PUF's Steve Mitnick: How you do so much with such a small group compared with these giant companies in the vendor community?
Sullivan: We have around a hundred and fifty employees, about fifteen in our Taiwan office and the rest in the U.S.
ACS is a small company but very focused and very agile.
We don't have a hardware-driven operation. We do have an assembly capability because of the RTUs. All the software that we deliver in the form of control systems sits on an off-the-shelf product.
We develop our solutions in-house with a strong research and development team and agile processes. Our focus is to bring the next generation of real-time solutions to the utility market.
We outsource all our manufacturing of the PC boards themselves and the controllers, and don't do board assembly. We build and test prototypes in our factory. And after testing, we do production of the RTUs in our factory.

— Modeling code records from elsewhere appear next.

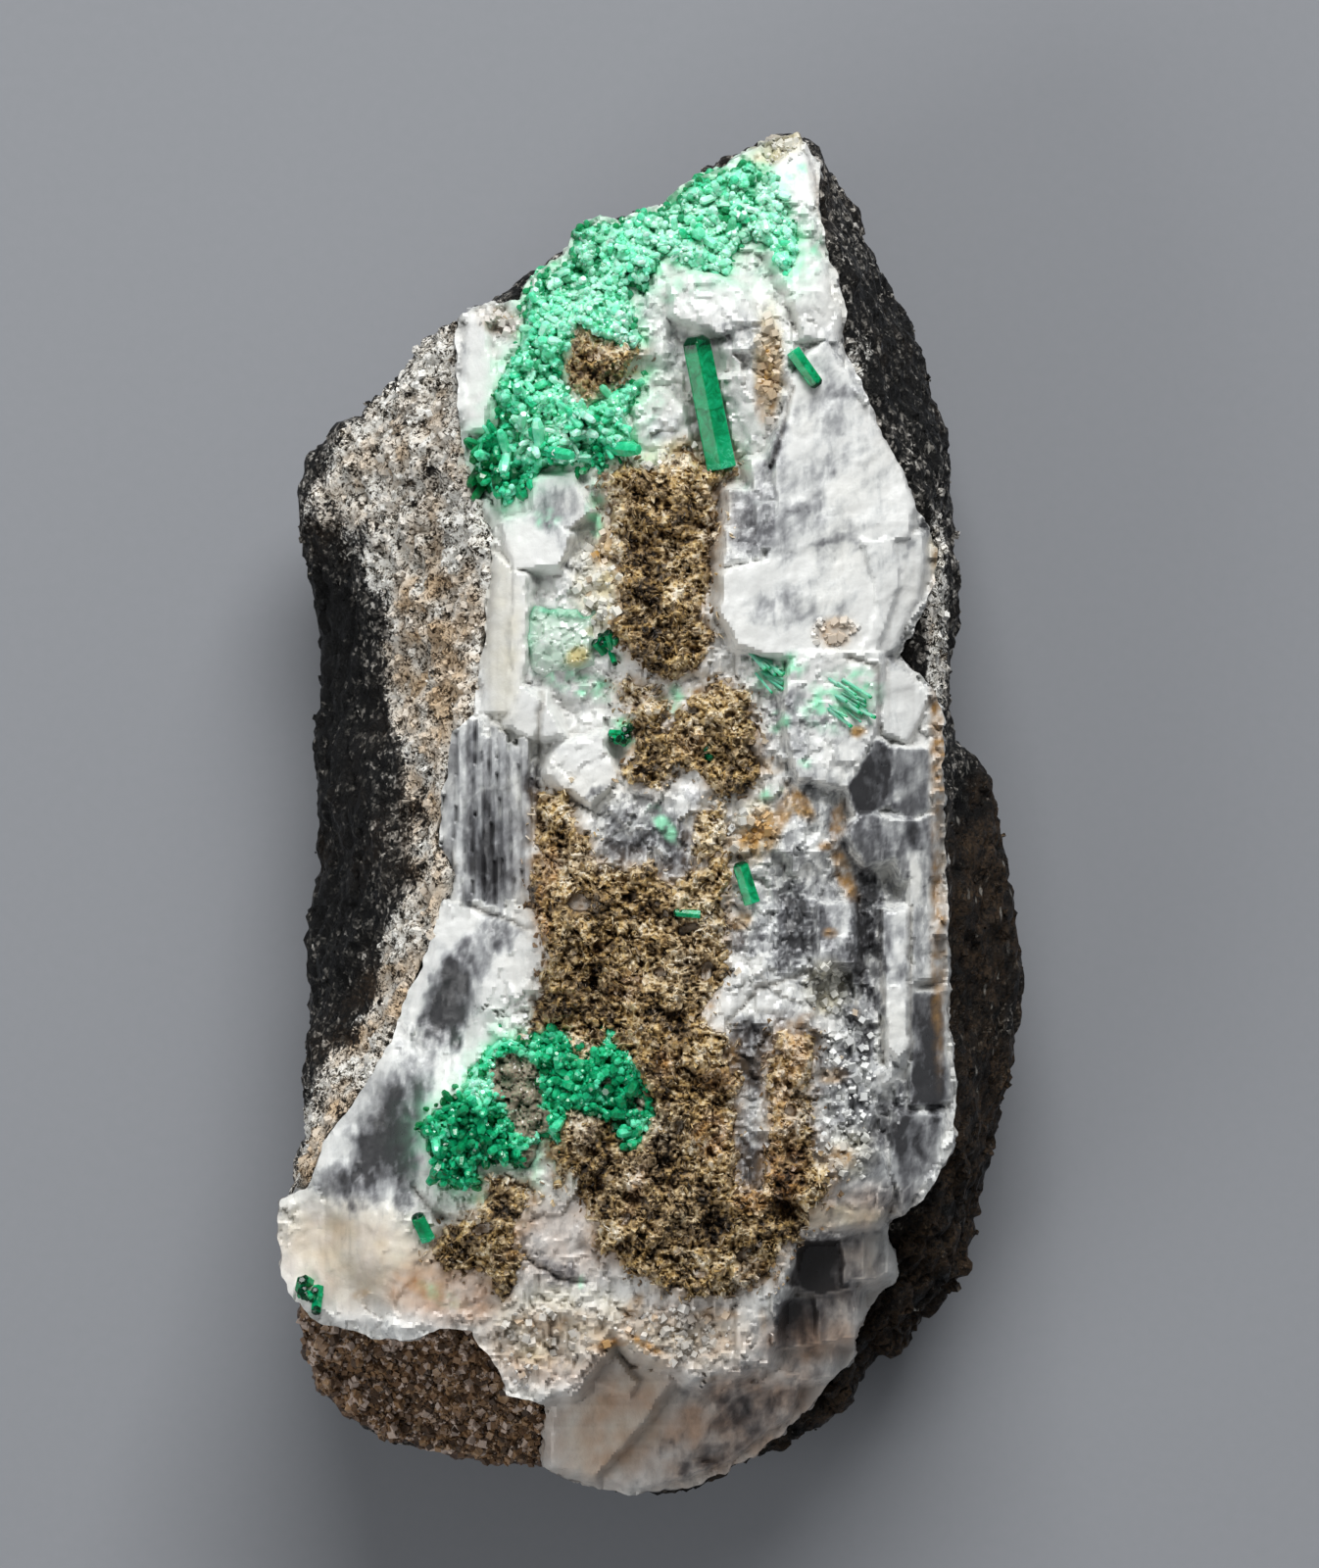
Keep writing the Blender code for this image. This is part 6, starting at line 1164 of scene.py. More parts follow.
surface = put(
    tree, "BsdfPrincipled", {"IOR": 1.6, "Subsurface Weight": 0.15, "Subsurface Radius": (1.0, 0.8, 0.6), "Subsurface Scale": 0.0006},
    {"Base Color": colour, "Roughness": dull, "Normal": fine_bump},
)
put(tree, "OutputMaterial", links={"Surface": surface.outputs[0]})
dice = np.random.default_rng(13)
feet = dice.uniform((-37, -68), (-10, -48), (7000, 2))
feet = feet[(sandy_depth(feet) > 0.3) & (vein_depth(feet) < 0.4)]
size = 0.15 + 0.42 * dice.random(len(feet)) ** 3
loose, whose = grown_over(
    "sandy_crust_grains", np.column_stack((feet, sandy_height(feet) - 0.5 * size)),
    np.column_stack((dice.normal(0, 1, (len(feet), 2)), np.ones(len(feet)))), size * dice.uniform(0.9, 1.6, len(feet)), size,
    dice.uniform(0, 6, len(feet)), rhomb(),
)
mark(
    loose, tint=dice.random(len(feet))[whose], ochre=np.zeros(len(whose)), hollow=np.zeros(len(whose)),
    clear=(0.75 * (dice.random(len(feet)) > 0.8))[whose],
)
for piece in (sand, loose):
    piece.data.materials.append(dolomite)
    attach(piece, "root")
    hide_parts("sandy_crust")

# ---- The brown crusts --------------------------------------------------------------------------
# Weathered iron-stained dolomite and limonite that grew over the calcite in loose sugary grains. It
# sits in hollows of the vein and spills over their edges.

CRUST_GRID = 0.165
CRUMBS = 6.5  # loose grains to the square millimetre, before they are thinned out
CRUST_PROUD = {
    "brown_crust_top": 0.5, "brown_crust_upper": 1.5, "brown_crust_middle": 1.1, "brown_crust_lower": 1.3,
    "brown_crust_left": 0.9,
}
DARK_CLOTS = (
    (-1, 24, 7, 2.6, 90, 0.7), (0, 18, 4, 2.4, 90, 0.8), (8.6, 4, 2.6, 2.0, 0, 0.7), (-1.4, 7, 4, 1.6, 80, 0.6),
    (-6, 46.4, 2.4, 1.4, 0, 0.4), (-8, -12, 3.4, 2.4, 60, 0.4), (-9, -18.5, 3, 2, 20, 0.7), (2, -20, 6, 3, 60, 0.5),
    (0, -27, 4, 2, 90, 0.5), (-6, -34, 3.2, 1.8, 80, 0.8), (0.6, -37, 4, 2.2, 60, 0.8), (4, -41, 6, 3.4, 20, 0.75),
    (2.6, -47, 2.4, 1.2, 0, 0.8), (-20, -43, 2.4, 1.6, 30, 0.6), (-16, -41, 4, 1.4, 80, 0.5), (13, -38, 3, 1.4, 80, 0.6),
    (0, 1, 3, 1.8, 0, 0.6), (12, -41.6, 3, 1.6, 30, 0.6), (-15.6, -46.8, 3, 0.9, 80, 0.7),
)
OCHRE_CLOTS = (
    (14, -24, 3.4, 2.2, 90, 0.6), (13.2, -30, 7, 2.0, 90, 0.5), (13, -35.5, 4, 2.6, 90, 0.9), (5.6, -32, 2.8, 2.2, 80, 0.8),
    (-3, -17, 2.6, 1.8, 0, 0.7), (-11.4, -10, 4, 1.0, 90, 0.8), (6, -26.5, 2.4, 1.6, 0, 0.6), (10, -38.6, 2.6, 1.4, 0, 0.9),
    (0.8, -24.8, 1.8, 1.2, 80, 0.7), (-14, -43.8, 2.6, 1.0, 20, 0.5), (-2, -38, 4, 0.8, 70, 0.6), (3.6, 7.6, 2, 1.4, 0, 0.4),
    (-10.6, -5, 3, 1.0, 80, 0.7), (10, -45.5, 2.2, 1.2, 30, 0.5), (-5, 47.6, 2.4, 0.9, 30, 0.4),
)
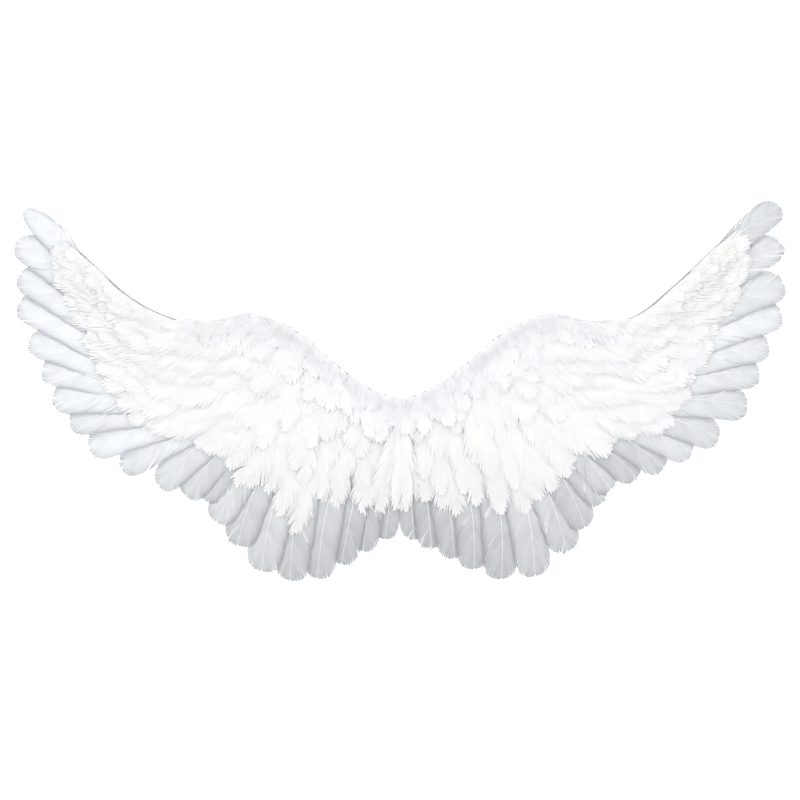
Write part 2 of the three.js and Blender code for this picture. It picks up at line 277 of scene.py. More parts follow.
def normals_to(points):
    along = np.gradient(points, axis=0)
    along /= np.linalg.norm(along, axis=1, keepdims=True)
    return np.stack([-along[:, 1], along[:, 0]], 1)


def felt_sheet():
    """The felt from its front to its rear face, slightly wavy and drawn in along the sewn lines."""
    rng = np.random.default_rng(11)
    edge = both_wings("edge", FELT_COLUMNS)
    hem = both_wings("hem", FELT_COLUMNS)
    top = edge - normals_to(edge) * EDGE_INSET
    cut = hem + rng.normal(0, HEM_ROUGHNESS, hem.shape)
    beside = [line + step for line in SEWN_LINES for step in ROWS_BESIDE]
    share = np.unique(np.concatenate([np.linspace(0, 1, FELT_ROWS), beside]))[:, None, None]
    plane = top * (1 - share) + cut * share
    x, z = plane[..., 0], plane[..., 1]
    wave = WAVE_HEIGHT * np.sin(x * 71 + z * 40) * np.sin(z * 83 - x * 23) * np.sin(np.pi * share[..., 0])
    pucker = sum(np.exp(-(((share[..., 0] - line) / PUCKER_WIDTH) ** 2)) for line in SEWN_LINES)
    pucker = PUCKER_DEPTH * pucker * (0.8 + 0.2 * np.sin(x * 420) * np.sin(x * 133 + z * 90))
    front = swept(plane, -0.0002 + np.minimum(wave, 0)).reshape(-1, 3)
    rear = swept(plane, -FELT_THICKNESS + 0.0002 + pucker - wave * 0.5).reshape(-1, 3)
    rows = len(share)
    sheet = grid_faces(rows, FELT_COLUMNS)
    total = len(front)
    order = np.arange(total).reshape(rows, FELT_COLUMNS)
    rim = np.concatenate([order[0, :-1], order[:-1, -1], order[-1, :0:-1], order[:0:-1, 0]])
    ahead = np.roll(rim, -1)
    behind = ahead + total
    walls = np.vstack([np.stack([rim, rim + total, behind], 1), np.stack([rim, behind, ahead], 1)])
    corners = np.vstack([front, rear])
    faces = np.vstack([outward(front, sheet), sheet + total, walls])
    uv = corners[:, [0, 2]]
    return {"corners": corners, "faces": faces, "uv": uv, "marks": {}}


felt_material, felt, tree = new_material("needle felt", {"Roughness": 0.95, "Sheen Weight": 0.25})
spot = tree.node("ShaderNodeTexCoord", {}, {}, out=3)
fibres = spot.scaled(1, 1, 2.4).noise(900, 3, 0.7)
clouds = spot.noise(26, 2)
feed(felt, "Base Color", (fibres * 0.7 + clouds * 0.3).mixed((0.42, 0.42, 0.41), (0.83, 0.83, 0.82)))
feed(felt, "Normal", bumped(fibres + spot.noise(260, 2) * 0.6, 0.7, 0.0009))

felt_piece = joined("felt_backing", [felt_sheet()])
bpy.ops.object.select_all(action="DESELECT")
felt_piece.select_set(True)
bpy.context.view_layer.objects.active = felt_piece
bpy.ops.object.mode_set(mode="EDIT")
bpy.ops.mesh.select_all(action="SELECT")
bpy.ops.mesh.normals_make_consistent(inside=False)
bpy.ops.object.mode_set(mode="OBJECT")
finished(felt_piece, felt_material, ["backing"])


def tube_walls(rings, sides):
    """Triangles of a tube's wall, from rings of corners that follow each other."""
    a = np.arange(rings - 1)[:, None] * sides
    i = np.arange(sides)
    j = (i + 1) % sides
    return np.vstack([
        np.stack([a + i, a + j, a + j + sides], -1).reshape(-1, 3),
        np.stack([a + i, a + j + sides, a + i + sides], -1).reshape(-1, 3),
    ])


def strands(paths, radius, taper, tone, marks=None):
    """Thin three-sided strands along paths, all with the same number of points, each closed at both ends."""
    count, points, _ = paths.shape
    along = np.gradient(paths, axis=1)
    along /= np.maximum(np.linalg.norm(along, axis=2, keepdims=True), 1e-9)
    beside = np.cross(along, [0.0, 1.0, 0.0])
    beside /= np.maximum(np.linalg.norm(beside, axis=2, keepdims=True), 1e-9)
    above = np.cross(beside, along)
    angle = np.radians([90, 210, 330])
    size = (np.reshape(radius, (-1, 1)) * np.asarray(taper))[..., None, None]
    ring = np.cos(angle)[:, None] * beside[:, :, None] + np.sin(angle)[:, None] * above[:, :, None]
    corners = (paths[:, :, None] + size * ring).reshape(-1, 3)
    last = 3 * (points - 1)
    single = np.vstack([tube_walls(points, 3), [[0, 2, 1], [last, last + 1, last + 2]]])
    single = outward(corners[: points * 3], single)
    faces = (np.arange(count)[:, None, None] * points * 3 + single).reshape(-1, 3)
    reach = np.tile(np.repeat(np.linspace(0, 1, points), 3), count)
    uv = np.stack([np.repeat(np.arange(count) / max(1, count), points * 3), reach], 1)
    tones = np.repeat(np.broadcast_to(tone, count), points * 3)
    return {"corners": corners, "faces": faces, "uv": uv, "marks": {"tone": tones, **(marks or {})}}


def stitches(line, spacing, length, depth, radius):
    """Short loops of thread along a line of the wing plane, lying on the felt at that depth."""
    lengths = np.concatenate([[0], np.cumsum(np.linalg.norm(np.diff(line, axis=0), axis=1))])
    starts = np.arange(0, lengths[-1] - length, spacing)
    share = np.linspace(0, 1, 4)
    stops = starts[:, None] + share * length
    plane = np.stack([np.interp(stops, lengths, line[:, i]) for i in range(2)], -1)
    rise = np.array([0.4, -1.0, -1.0, 0.4]) * radius
    return strands(swept(plane, depth + rise), np.full(len(starts), radius), [1, 1, 1, 1], 0.5)


STITCH_SPACING = 0.0064
STITCH_LENGTH = 0.0044
STITCH_DEPTH = 0.0009 - FELT_THICKNESS
THREAD_RADIUS = 0.0005


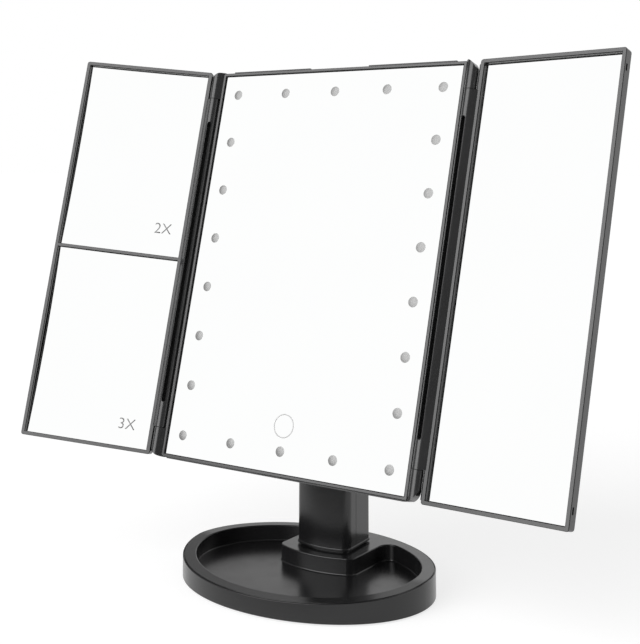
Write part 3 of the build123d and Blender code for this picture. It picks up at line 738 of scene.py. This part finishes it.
# ---------------------------------------------------------------- head
@dataclass(frozen=True)
class LightWindow:
    """Low dome of frosted plastic that fills one round window of the mirror."""

    radius: float = 2.84 * MM
    skirt: float = 0.15 * MM
    edge_slope: float = math.radians(10)
    crown: float = 0.97  # share of the edge's slope that is gone at the innermost ring
    rings: int = 8
    sides: int = 48

    def model(self) -> bpy.types.Object:
        """Model the dome, standing on the origin with its crown up.

        Returns:
            The dome as a new object.
        """
        bpy.ops.object.select_all(action="DESELECT")
        middle = (0, 0, self.skirt / 2)
        bpy.ops.mesh.primitive_cylinder_add(
            vertices=self.sides, radius=self.radius, depth=self.skirt, location=middle
        )
        dome = bpy.context.object
        bpy.ops.object.transform_apply(location=True)
        sphere = self.radius / math.sin(self.edge_slope)
        with Bench.editing(dome, lambda centre, normal: normal.z > ALONG):
            slope = self.edge_slope
            for ring in range(1, self.rings + 1):
                last, slope = slope, self.edge_slope * (1 - self.crown * ring / self.rings)
                rise = sphere * (math.cos(slope) - math.cos(last))
                narrow = math.sin(slope) / math.sin(last)
                bpy.ops.mesh.extrude_region_move(TRANSFORM_OT_translate={"value": (0, 0, rise)})
                bpy.ops.transform.resize(value=(narrow, narrow, 1))
        return dome


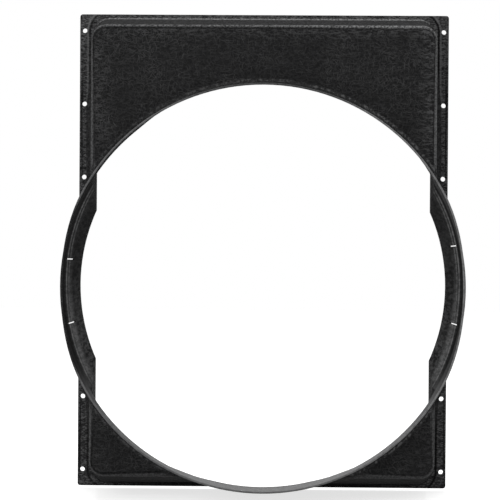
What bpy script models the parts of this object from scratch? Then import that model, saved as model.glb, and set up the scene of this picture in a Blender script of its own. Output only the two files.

But the components are all sourced to factories in Georgia, around Atlanta. They have our designs. We leverage their scale, and get high quality at a low price.
Our assembly group is very small. One area is where we do all the testing, with all the monitors sitting in rows and rows. With different customers testing the software with us. And then there's an assembly area.
PUF's Steve Mitnick: What's it like being chief executive of ACS?
Sullivan: We have a strong leadership team and do our own research and development which takes on the initiative from our chief technology officer to provide the industry's best solutions. Our CTO looks forward to the future and helps us decide what we should develop. The rest of our operations are around sales, marketing, delivery and support.
We're a flat organization with amazing, empowered employees embracing a culture of change. We're trusted by our customers as the go-to real-time energy management solution provider of the highest quality innovative products. It's exciting to exchange best practices in optimizing the grid, knowing the future's so bright. And we're looking forward to our thirty-eighth customer conference in Atlanta this month.
The grid is apparently getting smarter, with the help of ACS and others. As for us, to get smarter, we're dependent on Sudoku and PUF.